When the Window Closes
The spring buying window is going to start closing as freight demand confirms the directional firming the freight market has been signaling since J.B. Hunt’s Q1 2026 earnings call. If transpacific spot rates stay elevated, if Section 232 tariffs continue to support flatbed pricing, and if Operation SafeDRIVE-style enforcement keeps capacity contained, then the back half of 2026 sets up for stronger demand from both small and mid-sized carriers reentering the equipment market. That demand will pressure used inventory and used pricing. The window is real, but it is not infinite.

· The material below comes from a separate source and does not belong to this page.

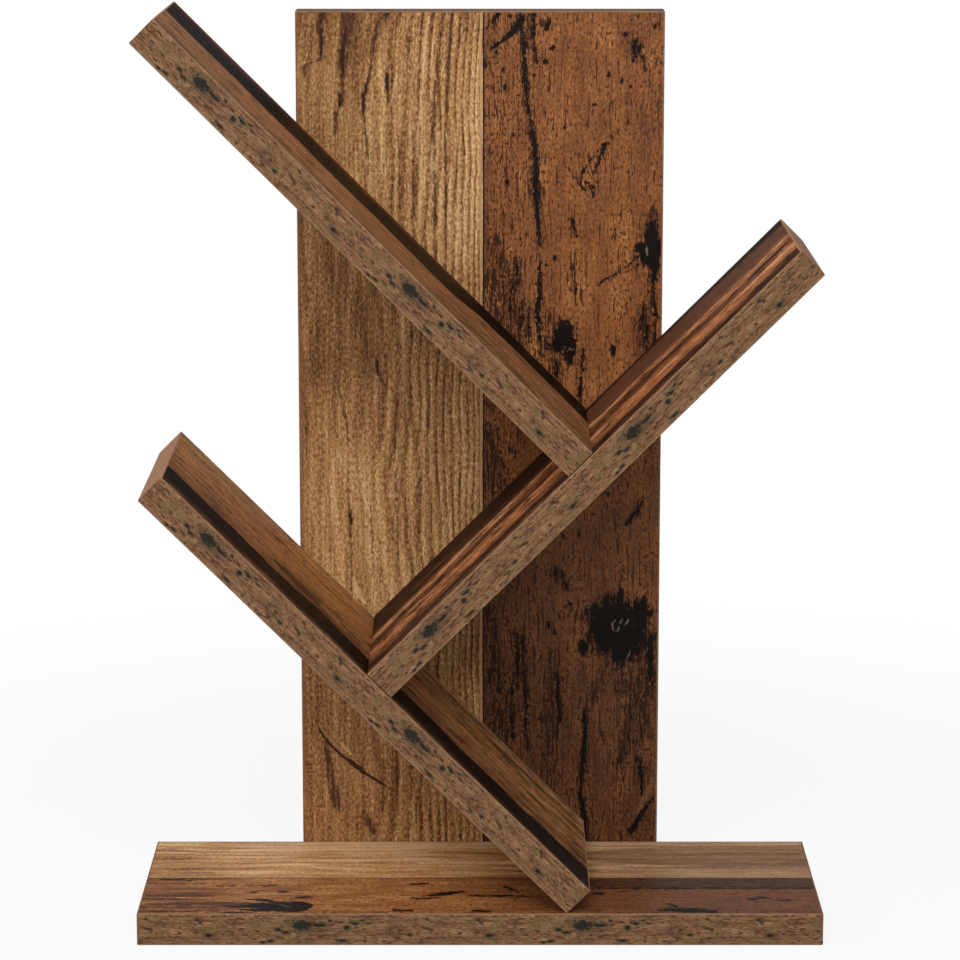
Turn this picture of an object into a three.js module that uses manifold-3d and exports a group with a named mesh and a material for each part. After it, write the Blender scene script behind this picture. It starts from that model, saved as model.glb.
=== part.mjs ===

There is also a supply consideration. As small carrier bankruptcies continue to wash through the system, repo and bankruptcy auction inventory will provide pockets of opportunity for buyers with cash on hand and a quick decision-making process. Those auction lots usually have a tight diligence window and require a wire transfer within 48 to 72 hours. Carriers who want to play in that channel need a pre-approved equipment finance line that can be drawn quickly, and a relationship with at least one third-party inspector who can travel on short notice.
Bottom Line
Used Class 8 prices have stabilized at $55,215 average retail in February, with auction values firming and sales volumes stable. New Class 8 sticker prices are crossing $238,000 with active regulatory and tariff uncertainty around emissions configurations. The spring window favors small carriers ready to add or replace equipment with disciplined diligence and conservative financing assumptions. Pre-position your equipment finance line. Build your inspection bench. Identify two or three target unit profiles. Move on the right deal when it surfaces. The next 90 days are the cleanest used market environment small fleets have seen in 18 months, and waiting for an even better entry usually means missing the entry entirely.